Are the Sixth and Seventh Books of Moses actually ancient?

No. Despite being presented as lost books of the biblical Moses, the text is a nineteenth-century German composition. It was first published in Stuttgart around 1849 under the title "Das sechste und siebente Buch Mosis." Its content draws on older Kabbalistic and grimoire material but the text itself is modern.

Why is the Sixth and Seventh Books of Moses important in Hoodoo?

German immigrant communities brought the text to the American South, where it entered the material culture of Hoodoo in the late nineteenth and early twentieth centuries.
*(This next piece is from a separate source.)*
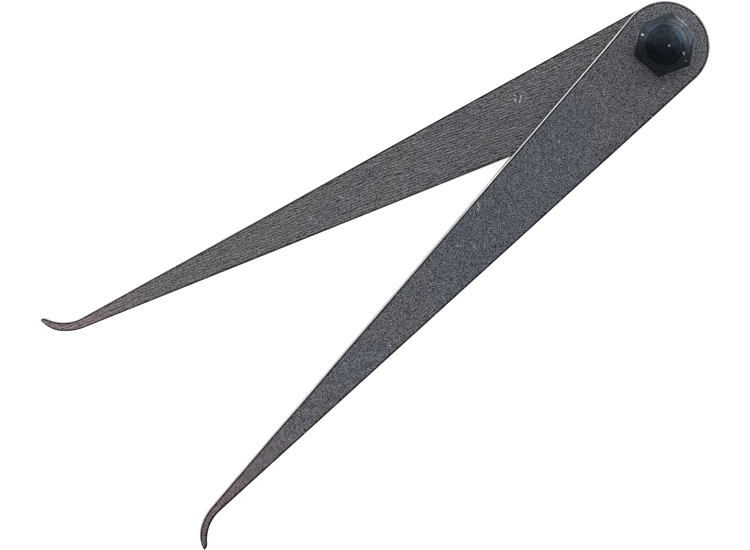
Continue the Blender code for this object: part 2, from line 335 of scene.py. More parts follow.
def edge_width(x, y, widths):
    """Width of the broken edge at a point of the outline, with its wander."""
    row = 0.4 if y > 0.0 else -7.3
    wander = noise.noise(Vector((x * EDGE_WANDER_RATE, row, 3.7)))
    return edge_value(x, y, widths) * (1.0 + EDGE_WANDER * wander * smooth_step(x, 0.0, EYE_RADIUS))


def curl_side_points(hollow, inset, point_inset):
    """One side of the curl, from its start to just short of the point."""
    closing_length, closing, roundness = (HEEL_LENGTH, 2.0, 0.5) if hollow else (CONTACT_LENGTH, 1.5, 0.75)
    closing_start = CURL_ANGLE - closing_length / CURL_RADIUS
    closing_turn = CURL_ANGLE - point_inset / CURL_RADIUS - closing_start
    steps = [(closing_start * k / CURL_SEGMENTS, 0.0) for k in range(CURL_SEGMENTS)]
    for k in range(NOSE_SEGMENTS):
        along = sin(pi / 2 * k / NOSE_SEGMENTS)
        steps.append((closing_start + closing_turn * along, along))
    points = []
    for turn, along in steps:
        slender = (1.0 - turn / CURL_ANGLE) ** 2
        half_width = TIP_HALF_WIDTH + (CURL_START_HALF_WIDTH - TIP_HALF_WIDTH) * slender - inset
        half_width *= (1.0 - along ** closing) ** roundness
        reach = CURL_RADIUS - half_width if hollow else CURL_RADIUS + half_width
        points.append((CURL_START + reach * sin(turn), CURL_RADIUS - reach * cos(turn)))
    return points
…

Its use of Mosaic authority and biblical framing gave it credibility within a predominantly Christian folk practice, and it provided a set of named seals and formulas that became standard in Southern rootwork.

What kind of spells does it contain?

The text contains seals attributed to spirits, divine names, and Mosaic authority, along with instructions for protection, healing, compelling love, gaining legal advantage, and banishing enemies. It also includes instructions for creating talismans and amulets using the named seals.

Where can I read the Sixth and Seventh Books of Moses?

Several English translations have been published. The most widely available was edited and published by Mitch Horowitz under the New York imprint of various publishers, and a number of reprints are in print. The Lucky Mojo Curio Company has also published resources contextualising its use within Hoodoo.